In response to this public concern, Chairman Gray and other council members cited the mayor for sending down too much legislation. But it's the Council's role to serve as a check to the Executive branch. The Chairman might have shown Mayor Adrian Fenty the ACLU's letter of December 18, 2006 recommending Council "limit the use of emergency," or referred him to the 1999 report by the Appleseed Center for Justice and Law calling for the same. 

Ward 2 Councilmember Jack Evans, co-sponsor of the resolution, appears to have misled his colleagues. Council members said Evans showed them him a list of 24 "public meetings" about the Eastbanc proposal. Evans surely knew, but all Council members should have known that these were marketing sessions conducted by the developer, not hearings by the any agency responsible to the public. In the few of instances when an official public body saw the presentation – just drawings with no written materials -- commissioners were assured that discussion was in the preliminary stage. Indeed, the Friends of the West End Library had scheduled its quarterly membership meeting purposely to look at Eastbanc's presentation. It turned out to be five days after the Council's vote to dispose of the property.

Emergency legislation has no requirement for public input, but Carol Schwartz whose Government Operations Committee must find the property to be surplus in order to be "disposed," and resolution co-sponsor Kwame Brown convened a joint roundtable on Tuesday July 3rd, twenty four hours before a national holiday. The attendees consisted of Eastbanc officials and associates.  According to an audio tape transcript (there were no cameras in the hearing room) Schwartz and Brown asked many of the right questions, and ultimately appeared unsatisfied.  Yet, they soon issued what one colleague called a "glowing report."

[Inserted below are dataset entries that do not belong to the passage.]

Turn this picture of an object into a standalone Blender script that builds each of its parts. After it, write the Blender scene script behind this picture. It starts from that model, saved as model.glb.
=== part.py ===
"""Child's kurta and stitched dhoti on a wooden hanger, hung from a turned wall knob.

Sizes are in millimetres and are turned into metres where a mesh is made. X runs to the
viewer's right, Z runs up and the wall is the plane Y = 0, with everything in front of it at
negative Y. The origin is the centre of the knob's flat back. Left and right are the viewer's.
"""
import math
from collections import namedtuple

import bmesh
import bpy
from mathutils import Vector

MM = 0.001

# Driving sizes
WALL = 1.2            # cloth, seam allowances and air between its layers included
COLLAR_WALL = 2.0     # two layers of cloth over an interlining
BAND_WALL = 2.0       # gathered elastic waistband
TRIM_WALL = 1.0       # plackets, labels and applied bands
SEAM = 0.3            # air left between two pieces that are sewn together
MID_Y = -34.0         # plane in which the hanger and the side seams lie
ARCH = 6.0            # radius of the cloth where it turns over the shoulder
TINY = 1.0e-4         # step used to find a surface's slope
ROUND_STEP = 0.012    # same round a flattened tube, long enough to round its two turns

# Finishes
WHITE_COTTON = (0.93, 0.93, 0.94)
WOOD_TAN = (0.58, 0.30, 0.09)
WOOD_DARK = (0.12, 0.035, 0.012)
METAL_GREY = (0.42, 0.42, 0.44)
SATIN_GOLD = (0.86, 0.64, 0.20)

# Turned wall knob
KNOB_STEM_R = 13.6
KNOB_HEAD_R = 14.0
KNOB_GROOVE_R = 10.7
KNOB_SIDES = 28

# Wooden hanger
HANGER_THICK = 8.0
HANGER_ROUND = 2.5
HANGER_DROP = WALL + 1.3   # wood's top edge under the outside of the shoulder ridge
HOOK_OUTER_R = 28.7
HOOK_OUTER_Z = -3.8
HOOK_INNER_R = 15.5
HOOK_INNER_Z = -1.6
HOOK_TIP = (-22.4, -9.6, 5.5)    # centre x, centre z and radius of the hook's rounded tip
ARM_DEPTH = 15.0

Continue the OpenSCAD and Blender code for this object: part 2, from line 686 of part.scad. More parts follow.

The ACLU had warned:  "Enacting law on an emergency basis without public input denies the Council views and information important to its deliberations." We now know that many representations at the roundatable were misleading or false.  The central misrepresentation was the status of the Tiverton Apartments adjacent to the library, whose tenants were alleged to be important beneficiaries of the deal.  They knew nothing about it, and later terminated an agreement to negotiate with Eastbanc.

Before casting the sole dissenting vote on July 10, Phil Mendelson said, "This may be a great deal, but I don't like the process." He alone anticipated the position of civic groups and individuals across the civic spectrum – from the grassroots Empower DC to the venerable Federation of Citizens Associations -- who have weighed in over the summer calling for the DC Council to:

  • Rescind the West End emergency;

  • Follow the law: 1) Complete and publish the citywide inventory of property, 2) Develop a citywide Master Facilities Plan -- the existing one you've heard of is schools only, 3) Constitute a Planning Commission. All are required under title10 of the DC Code;

  • Fix the law: 1) Prohibit emergency legislation for disposition of public lands, 2) Develop guidelines for the disposition of public property and for public inclusion in that process, including early consultation with ANC's instead of after the fact, as it now stands, 3) Amend the Library Enhancement Act of 2006 to mandate public inclusion in developing a strategic plan for libraries. 

"With 20/20 hindsight, I wouldn't have done this," Jack Evans said to a seething crowd of 120 at a July 18 ANC meeting. 

And then he pledged to do what the community told him.

Members of the community who would like to hold Jack to his promise are meeting outside the Wilson Building at nine am on Tuesday, the first day of the new council session, for a rally in support of rescinding the West End emergency resolution.